Charlie LaDuff remembers the good in Detroit as well! Yes we have been through hard times but we will return someday to our former greatness.
A great novel that I loved reading and didn't want to end. It could be the story of any large city in America, but sadly it is of Detroit. Very well done Mr. LaDuff.
Q. How did you like the book? A. A masterpiece, a tour de force. Charlie deserves an award. Q. Such as? A. Pulitzer. He's a journalist, but this book is part memoir and part gritty reporting. Q. So you really enjoyed the book. But there is a lot of tragedy in the Detroit story, is there not? A. Yes. Little children dying from bullet wounds. Corrupt politicians causing havoc with public services. Charlie stuck his nose in so many places, I was afraid someone was going to whack it off. But he survived, and he deserves a prize just for surviving. Q. What prize? A. Nobel Peace Prize. Q. Wow, you really like this guy, huh? A. Sure. He went home to Detroit and found the story of the autopsy, as he notes in the subtitle.

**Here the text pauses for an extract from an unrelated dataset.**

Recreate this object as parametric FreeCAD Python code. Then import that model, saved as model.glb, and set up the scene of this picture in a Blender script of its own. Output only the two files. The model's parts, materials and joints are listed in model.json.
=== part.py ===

Detroit was the city that every sensible person was fleeing, if they could. Charlie threw himself into the lion's den, and he survived. He reported what he found and upset some powerful people. He proved himself to be a real mensch, him and his goatee and scrawny mustache. Q. What is that? A. A scrawny mustache? Or a mensch? Q. A mensch. A. Yiddish, I think. Q. Anything to complain about? A. Charlie needs a metaphysical base. His mother is a devout Catholic. But not Charlie. He does not believe in reincarnation. Neither does Kwame Kilpatrick, because if he did he would have been a better boy during this incarnation, you know, improve your karma. Kwame thought, just like most people, go for what you can today, because tomorrow you die. Q. The book is not meant as a treatise on morals or metaphysics, is it? A. No, but every reader will ask such questions. Why is Kilpatrick such a greedy and spend thrift person? Why did Detroit fail so fast and so furiously? It might be wise to diversify your industrial base. Q. And say no to the unions? A. Charlie mentions that, too. Anyway, I recommend the book to one and all. The subject is a loser and that's why it wins.